Rand Paul came as close as possible to the libertarian ideal on all wars, the drug war too: refrain from a rash foreign policy, engage with Russia and China, talk to the Mullahs before you “bomb, bomb, bomb, Iran” (a jingle popularized by jingoist John McCain), leave drug policy to the states (not ideal, for consumption is to be left to the individual, but better than most). To not have signed on to the bombing of Assad was a good thing. Have we learned nothing about the perils of toppling dictators, only to see the rise of barbarians worse than their predecessors?

That was Rand Paul. He did alright.

Sadly, Trump fell for the Hugh Hewitt gambit: Instead of standing with Ron Paul’s foreign policy (and capturing the Left), Trump went on to condemn the Republicans on the podium for their (short-lived) wisdom of voting against the bombing of Syria.

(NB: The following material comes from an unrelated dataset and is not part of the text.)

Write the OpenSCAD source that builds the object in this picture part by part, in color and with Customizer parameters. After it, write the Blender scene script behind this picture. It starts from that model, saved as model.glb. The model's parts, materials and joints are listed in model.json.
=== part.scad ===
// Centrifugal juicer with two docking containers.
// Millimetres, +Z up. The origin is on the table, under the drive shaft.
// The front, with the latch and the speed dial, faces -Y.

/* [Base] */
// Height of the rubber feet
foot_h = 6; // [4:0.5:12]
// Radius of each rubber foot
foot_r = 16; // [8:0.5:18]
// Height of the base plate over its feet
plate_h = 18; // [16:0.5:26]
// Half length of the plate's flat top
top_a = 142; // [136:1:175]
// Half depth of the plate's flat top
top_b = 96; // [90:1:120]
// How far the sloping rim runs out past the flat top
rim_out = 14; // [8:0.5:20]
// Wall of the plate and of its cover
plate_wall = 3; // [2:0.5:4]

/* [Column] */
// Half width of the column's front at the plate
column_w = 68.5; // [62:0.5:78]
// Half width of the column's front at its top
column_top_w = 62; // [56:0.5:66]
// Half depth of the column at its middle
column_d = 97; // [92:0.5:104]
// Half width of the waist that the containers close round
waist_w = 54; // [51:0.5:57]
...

Rand Paul and Donald Trump excepted, all subscribe to the hackneyed lies about the root-causes of Middle-East instability and why the region’s populations are on the move (naturally, the magnet of western welfare went unmentioned): They assert Bashar Hafez al-Assad needs to be removed, when in fact he was the source of stability in Syria, much as Saddam Hussein was in Iraq.

If Assad is the reason Syrian, Iraqi and Libyan populations are emigrating en masse (NOT)—then America’s lack of a more energetic involvement in Iraq and Syria the candidates consider the solution to the problem.

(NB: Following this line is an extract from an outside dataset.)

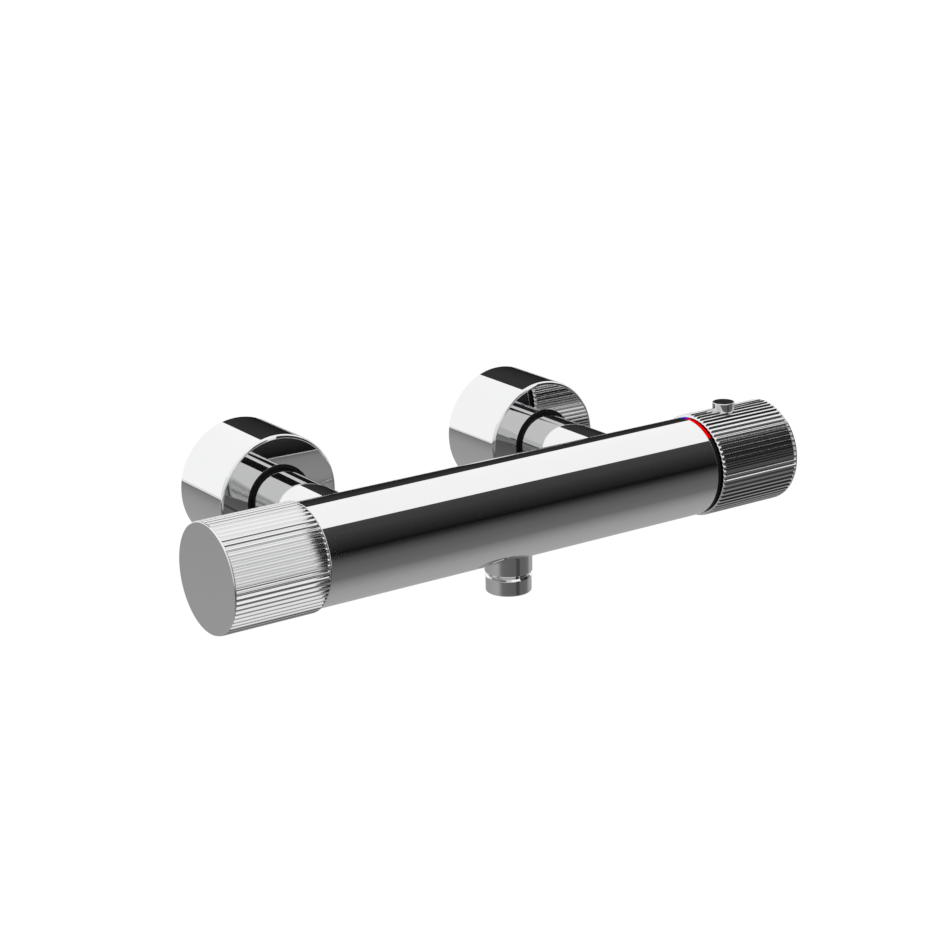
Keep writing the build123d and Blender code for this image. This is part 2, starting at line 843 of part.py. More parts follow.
def ceramic_disc(low, port_turn_deg):
    high = low + ceramic_thickness
    disc = rod(disc_bore() - seat_clearance, low, high)
    for turn in (0, 180):
        start_deg = port_turn_deg + turn - ceramic_port_deg / 2
        disc -= wedge(ceramic_port_outer, ceramic_port_inner, low - overrun, high + overrun,
                      start_deg, ceramic_port_deg)
    return disc


def fixed_disc():
    return ceramic_disc(seal_end(), 0)


def turning_disc():
    slot_low = driver_start() - ceramic_slot_depth
    slot = Pos(0, 0, slot_low + ceramic_slot_depth) * Box(
        ceramic_slot_length + 2 * seat_clearance, ceramic_slot_width, 2 * ceramic_slot_depth)
    return ceramic_disc(turning_face(), closed_turn_deg) - slot


def flow_spindle():
    tongue_end = driver_start() - ceramic_slot_depth + seat_clearance
    bar_end = driver_start() + driver_bar_thickness
    bar_start = driver_start() + seat_clearance / 2
    tongue_width = ceramic_slot_width - seat_clearance
    round_bar = rod(disc_bore() - free_gap, bar_start, bar_end)
    side_bar = Pos(0, 0, (bar_start + bar_end) / 2) * Box(
        2 * disc_bore(), driver_bar_width, bar_end - bar_start)
    tongue = Box(ceramic_slot_length, tongue_width, bar_end - tongue_end)
    tongue = Pos(0, 0, (tongue_end + bar_end) / 2) * tongue
    journal_end = casing_left + flow_journal_end
    spindle = (round_bar & side_bar) + tongue
    spindle += rod(flow_journal_radius, bar_end - overrun, journal_end)
    return spindle + spindle_stub(journal_end)


# Thermostat cartridge: sleeve, wax element, shuttle, spring, pusher, spindle and cap

def sleeve_start():
    return cartridge_floor + cartridge_floor_gap


def hot_waist_end():
    return sleeve_start() + cartridge_hot_waist


def cold_waist_start():
    return hot_waist_end() + cartridge_middle_land


def cold_waist_end():
    return cold_waist_start() + cartridge_cold_waist


def sleeve_end():
    return cold_waist_end() + cartridge_outer_land


def cartridge_sleeve():
    chamber = sleeve_start() + cartridge_end_wall
    spigot_start = cartridge_floor - cartridge_spigot_length + free_gap
    sleeve = turned(
        (mixed_bore_radius, spigot_start), (cartridge_spigot_radius, spigot_start),
        (cartridge_spigot_radius, sleeve_start()), (cartridge_waist_radius, sleeve_start()),
        (cartridge_waist_radius, hot_waist_end()), (cartridge_radius, hot_waist_end()),
        (cartridge_radius, cold_waist_start()), (cartridge_waist_radius, cold_waist_start()),
        (cartridge_waist_radius, cold_waist_end()), (cartridge_radius, cold_waist_end()),
        (cartridge_radius, sleeve_end()), (cartridge_bore_radius, sleeve_end()),
        (cartridge_bore_radius, chamber), (mixed_bore_radius, chamber))
    half = large_ring_wire + seat_clearance
    for height in cartridge_seal_heights():
        sleeve -= tube(cartridge_radius + overrun, seal_floor(), height - half, height + half)
    hot_ports = hot_waist_end() - port_radius - shuttle_hot_gap
    cold_ports = cold_waist_start() + port_radius + shuttle_hot_gap
    for height in (hot_ports, cold_ports):
        for place in range(port_count):
            port = Rot(0, 90, 0) * rod(port_radius, cartridge_bore_radius - overrun, cartridge_radius)
            sleeve -= Rot(0, 0, 360 * place / port_count) * Pos(0, 0, height) * port
    return sleeve


def seal_floor():
    return cartridge_radius - 2 * large_ring_wire + seat_clearance / 2


def cartridge_seal_heights():
    middle = hot_waist_end() + cartridge_middle_land / 2
    outer = cold_waist_end() + cartridge_outer_land / 2
    return middle, outer


def cartridge_seals():
    centre = cartridge_radius + seat_clearance - large_ring_wire
    return [ring(centre, large_ring_wire, height) for height in cartridge_seal_heights()]


def shuttle_start():
    return hot_waist_end() - shuttle_hot_gap


def web_start():
    return shuttle_start() + (shuttle_length - shuttle_web) / 2


def shuttle():
    outer = cartridge_bore_radius - running_clearance
    inner = outer - shuttle_wall
    end = shuttle_start() + shuttle_length
    web_low, web_high = web_start(), web_start() + shuttle_web
    body = tube(outer, inner, shuttle_start(), end)
    body += tube(inner + overrun, wax_bulb_radius + seat_clearance, web_low, web_high)
    hole_place = (inner + wax_bulb_radius) / 2
    hole = off_axis_rod(hole_place, shuttle_hole_radius, web_low - overrun, web_high + overrun)
    for place in range(shuttle_hole_count):
        body -= Rot(0, 0, 360 * place / shuttle_hole_count) * hole
    return body


def wax_element():
    web_end_height = web_start() + shuttle_web
    collar_end = web_end_height + shuttle_web / 2
    pin_end = web_end_height + wax_pin_length
    return turned(
        (0, web_start() - wax_bulb_length), (wax_bulb_radius, web_start() - wax_bulb_length),
        (wax_bulb_radius, web_end_height), (wax_collar_radius, web_end_height),
        (wax_collar_radius, collar_end), (wax_pin_radius, collar_end),
        (wax_pin_radius, pin_end), (0, pin_end))


def return_spring():
    low = sleeve_start() + cartridge_end_wall
    return coil(return_spring_radius, return_spring_wire, low, web_start(), return_spring_turns)


def pusher_start():
    return web_start() + shuttle_web + wax_pin_length


def pusher_nut():
    end = pusher_start() + pusher_length
    hole = regulating_thread_radius + running_clearance
    body = rod(cartridge_bore_radius - running_clearance, pusher_start(), end)
    return body - rod(hole, pusher_start() + pusher_floor, end + overrun)


def cap_collar_end():
    return sleeve_end() + seat_clearance + thrust_collar


def regulating_spindle():
    thread_start = pusher_start() + pusher_floor + regulating_end_gap
    collar_start = sleeve_end() + running_clearance
    collar_end = cap_collar_end() - running_clearance
    journal_end = knob_near + cap_boss_end + seat_clearance
    screw = turned(
        (0, thread_start), (regulating_thread_radius, thread_start),
        (regulating_thread_radius, collar_start), (thrust_collar_radius, collar_start),
        (thrust_collar_radius, collar_end), (regulating_journal_radius, collar_end),
        (regulating_journal_radius, journal_end), (0, journal_end))
    return screw + spindle_stub(journal_end)


def cartridge_cap():
    start = sleeve_end() + seat_clearance / 2
    hex_end = cartridge_mouth + cap_hex_length
    end = knob_near + cap_boss_end
    journal = regulating_journal_radius + running_clearance
    cap = rod(cartridge_radius, start, cartridge_mouth)
    cap += hexagon(cap_hex, cartridge_mouth, hex_end)
    cap += rod(cap_boss_radius, cartridge_mouth, end)
    cap -= rod(thrust_collar_radius + running_clearance, start - overrun, cap_collar_end())
    return cap - rod(journal, start, end + overrun)


os.makedirs("parts", exist_ok=True)


def save(node, shape):
    solids = list(shape) if isinstance(shape, list) else shape.solids()
    export_step(Compound(label=node, children=solids), f"parts/{node}.step")


save("bar_casing", casing())
save("water_body", water_body())
save("neck_seals", neck_seals())
for side in sides:
    frame = inlet(side)
    save(f"inlet_neck_{side}", frame * neck())
    save(f"tail_piece_{side}", frame * tail_piece())
    save(f"union_nut_{side}", frame * union_nut())
    save(f"sealing_washer_{side}", frame * sealing_washer())
    save(f"strainer_{side}", frame * strainer())
    save(f"eccentric_union_{side}", frame * eccentric_union())
    save(f"escutcheon_{side}", frame * escutcheon())
    save(f"grip_ring_{side}", frame * grip_ring())
    save(f"check_cage_{side}", frame * check_cage())
    save(f"check_poppet_{side}", frame * poppet())
    save(f"check_spring_{side}", frame * check_spring())
save("outlet_nipple", outlet_side * outlet_nipple())
save("outlet_seal", outlet_side * outlet_seal())

save("flow_stop_ring", flow_side * flow_stop_ring())
save("flow_knob", flow_side * knob_sleeve())
save("flow_knob_disc", flow_side * end_disc())
save("flow_knob_hub", flow_side * knob_hub(flow_lug_middle(), flow_turn_deg))
save("flow_knob_screw", flow_side * knob_screw())
save("valve_housing", flow_side * valve_housing())
save("valve_seals", flow_side * valve_seals())
save("disc_seal", flow_side * disc_seal())
save("fixed_ceramic_disc", flow_side * fixed_disc())
save("turning_ceramic_disc", flow_side * turning_disc())
save("flow_spindle", flow_side * flow_spindle())

save("temperature_stop_ring", temperature_side * temperature_stop_ring())
save("scale_ring", temperature_side * scale_ring())
save("hot_mark", temperature_side * hot_mark())
save("cold_mark", temperature_side * cold_mark())
save("temperature_knob", temperature_knob())
save("temperature_knob_disc", temperature_side * end_disc())
save("temperature_knob_hub", temperature_hub())
save("temperature_knob_screw", temperature_side * knob_screw())
save("safety_button", button_frame() * safety_button())
save("button_spring", button_frame() * button_spring())
save("cartridge_sleeve", temperature_side * cartridge_sleeve())
save("cartridge_seals", [temperature_side * seal for seal in cartridge_seals()])
save("regulating_shuttle", temperature_side * shuttle())
save("wax_element", temperature_side * wax_element())
save("return_spring", temperature_side * return_spring())
save("pusher_nut", temperature_side * pusher_nut())
save("regulating_spindle", temperature_side * regulating_spindle())
save("cartridge_cap", temperature_side * cartridge_cap())
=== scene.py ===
import math

import bpy
from mathutils import Matrix, Vector


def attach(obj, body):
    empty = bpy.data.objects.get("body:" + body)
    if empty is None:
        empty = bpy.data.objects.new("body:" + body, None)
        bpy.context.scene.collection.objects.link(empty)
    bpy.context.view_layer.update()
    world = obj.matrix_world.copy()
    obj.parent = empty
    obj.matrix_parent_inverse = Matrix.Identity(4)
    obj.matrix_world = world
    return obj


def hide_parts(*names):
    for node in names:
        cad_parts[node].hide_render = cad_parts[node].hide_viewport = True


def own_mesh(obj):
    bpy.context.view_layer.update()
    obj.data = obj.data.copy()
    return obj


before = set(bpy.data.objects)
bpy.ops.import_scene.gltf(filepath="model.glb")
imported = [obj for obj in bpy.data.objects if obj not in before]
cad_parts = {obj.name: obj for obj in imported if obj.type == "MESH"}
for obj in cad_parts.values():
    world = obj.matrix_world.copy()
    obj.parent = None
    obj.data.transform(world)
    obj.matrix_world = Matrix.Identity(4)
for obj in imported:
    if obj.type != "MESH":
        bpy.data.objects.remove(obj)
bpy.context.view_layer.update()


# Bar casing. A drawn brass tube, its ends faced and eased, polished and chromed all over. It slips
# over the water body, and the two necks and the outlet come through its wall.

BAR_OUT, BAR_RISE = -0.1128, 0.008
BAR = Matrix.Translation((0, BAR_OUT, BAR_RISE))
ALONG_BAR = BAR @ Matrix.Rotation(math.radians(90), 4, "Y")
CASING_RADIUS, CASING_BORE = 0.0233, 0.0215
CASING_LEFT, CASING_RIGHT = -0.1068, 0.1044
CASING_EASE = 0.0003
TURN_FACETS = 192
SHARP_CORNER = math.radians(28)
FLAT_WEIGHT = 80
CLOSE, WELD = 1e-6, 1e-7


class Signal:
    """One output in a finish's node tree, which sums and products can use."""

    def __init__(self, finish, socket):
        self.finish, self.socket = finish, socket

    def __add__(self, other):
        return self.finish.maths("ADD", self, other)

    def __sub__(self, other):
        return self.finish.maths("SUBTRACT", self, other)

    def __mul__(self, other):
        return self.finish.maths("MULTIPLY", self, other)

    def __truediv__(self, other):
        return self.finish.maths("DIVIDE", self, other)

    __radd__ = __add__


class Finish:
    """The node tree of a material or of the world, emptied and built up anew."""

    def __init__(self, owner):
        owner.use_nodes = True
        self.owner, self.tree = owner, owner.node_tree
        self.tree.nodes.clear()

    def node(self, kind, settings=(), inputs=(), output=0):
        """Adds a node, makes its settings, fills its sockets and gives one of its outputs."""
        made = self.tree.nodes.new(kind)
        for key, value in dict(settings).items():
            setattr(made, key, value)
        for key, value in dict(inputs).items():
            if isinstance(value, Signal):
                self.tree.links.new(value.socket, made.inputs[key])
            else:
                made.inputs[key].default_value = value
        return Signal(self, made.outputs[output]) if len(made.outputs) else made

    def maths(self, operation, first, second):
        return self.node("ShaderNodeMath", {"operation": operation}, {0: first, 1: second})

    def place(self):
        return self.node("ShaderNodeTexCoord", output="Object")

    def noise(self, scale, detail=2.0, stretch=(1, 1, 1)):
        """Cloudy noise over the object's own coordinates, drawn out along the axes by stretch."""
        at = self.node("ShaderNodeVectorMath", {"operation": "MULTIPLY"}, {0: self.place(), 1: stretch})
        return self.node("ShaderNodeTexNoise", (), {"Vector": at, "Scale": scale, "Detail": detail})

    def tint(self, share, first, second):
        """A colour that goes from the first to the second as the share goes from 0 to 1."""
        inputs = {"Factor": share, 6: (*first, 1), 7: (*second, 1)}
        return self.node("ShaderNodeMix", {"data_type": "RGBA"}, inputs, 2)

    def bump(self, height, strength, depth):
        return self.node("ShaderNodeBump", (), {"Height": height, "Strength": strength, "Distance": depth})

    def surface(self, **sockets):
        inputs = {name.replace("_", " "): value for name, value in sockets.items()}
        shader = self.node("ShaderNodeBsdfPrincipled", (), inputs)
        self.node("ShaderNodeOutputMaterial", (), {"Surface": shader})
        return self.owner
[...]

Neoconservatives are still in the business of creating their own parallel reality and forcing us to inhabit the ruins.

Unless in defense of the realm, Americans are not keen on more of the same foreign-policy folly. Let us keep our military mitts to ourselves. Let us defend our own borders. That, it would seem, is the prevailing sentiment among Republicans, although not among the establishmentarians who occupied the Reagan Library for the debate.

Oh, and did I mention that, while he’s demeanor was very good, Donald Trump made absolutely no attempt to show some familiarity with the issues? Trump might want to rethink this approach, for it belies the candidate’s claim to have surrounded himself with the best people possible, or to have good judgement.